In June and July 2010, the Department sent letters to several OTCs, stating, “It has come to our attention that you may not be registered with the Montana Department of Revenue and/or collecting the 4% Lodging Facility Use Tax, the 3% Lodging Facility Sales Tax[,] and/or the 4% Rental Vehicle Sales Tax.” The OTCs responded that they had no obligation to register with the Department or to collect the requested taxes. On November 8, 2010, the Department filed suit against the OTCs, arguing that the OTC fees are taxable under both the Lodging Facility Use Tax and the Sales Tax. The OTCs responded by denying responsibility to collect tax on OTC fees received from customers, and contending that they are not taxpayers with regard to the Lodging Facility Use Tax or Sales Tax. The parties filed cross-motions for summary judgment on these issues.
You wouldn't think that the court would come up with a split decision on a case like this, but that is what happened and it turns on precise wording of statutes.

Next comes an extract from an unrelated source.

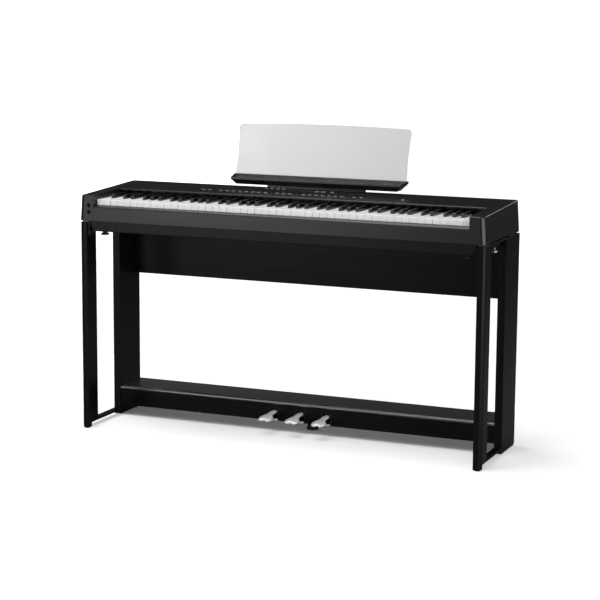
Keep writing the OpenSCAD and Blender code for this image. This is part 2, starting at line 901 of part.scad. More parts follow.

The Lodging Facility Use Tax

The statute  indicates that the lodging facility use tax is to be collected by the "operator of the facility".  It is pretty obvious that Priceline and Expedia and the rest are not operating any facilities.
 The OTCs do not participate in the day-to-day bookkeeping of a facility, make management decisions, or decide how a facility will spend its revenue. In short, they are not responsible for the financial affairs of a facility. Accordingly, the OTCs are not owners or operators under the Department's administrative definition.
Sales Tax Is A Different Story

Then it gets tricky.  The court determined that:
Because the OTCs are not owners or operators of facilities, their fees are not subject to the Lodging and Facility Use Tax. By contrast, the Sales Tax taxes the purchaser on the sales price of an accommodation or rental vehicle, which specifically includes the value of services. Accordingly, the statutes need not be construed in pari materia. (Emphasis added)
I always like it when a decision gets me to brush up my Latin.  I found in The Free Dicitionary  that "pari materia" means:
Of the same matter; on the same subject.] The phrase used in connection with two laws relating to the same subject matter that must be analyzed with each other.
An example of that are federal transfer taxes - estate and gift - which are meant to work together.

Montana does not have a general sales tax, but a number of special ones including lodging and car rental.  That applies to the on-line companies.
The plain meaning of the Sales Tax requires taxing OTC fees.  It also requires the OTCs, who are “sellers” because they “make[] sales ... of services,” to collect and remit to the Department taxes on those fees.
And It Is Retroactive

The on-line companies argued that if they lost, the effect should only be prospective, but they lost on that contention also.
The OTCs argue that it would be inequitable to apply the Sales Tax retroactively because they relied on the Department's guidance, rules, and forms in considering the Lodging Tax and Sales Tax coextensive. This argument has merit as applied to the enforcement of the Sales Tax prior to the Department filing suit. However, from the time that the Department filed suit against the OTCs, alleging that they were liable for collecting the Sales Tax, the OTCs were unambiguously on notice that the Department considered them liable for collection of the Sales Tax.
So they are liable for the uncollected sales tax going back to 2010.

Big Picture

It strikes me that this particular dispute illustrates one of the downsides of federalism,. The same issue is being fought all over the country with disparate results. It may be the type of thing that it would pay to have some sort of uniform law on.  I have not found anything going on in that area, but I would be happy if one of my commenters embarrassed me on that.

According to this story there have been 88 lawsuits on this issue since 2004 and now it is becoming a problem in.  Priceline devotes several paragraphs to the issue in its financial statement and mentions thirty specific cases.  The bottom line is:
As a result of this litigation and other attempts by jurisdictions to levy similar taxes, the Company has established an accrual (including estimated interest and penalties) for the potential resolution of issues related to transaction taxes in the amount of approximately $52 million at December 31, 2014 compared to approximately $55 million at December 31, 2013. The Company's legal expenses for these matters are expensed as incurred and are not reflected in the amount accrued. The actual cost may be less or greater, potentially significantly, than the liabilities recorded. An estimate for a reasonably possible loss or range of loss in excess of the amount accrued cannot be reasonably made.
Other Coverage

Chris Mehrmann and Charlie Kearns give a summary of the case in a blog with the clever title SALT shaker.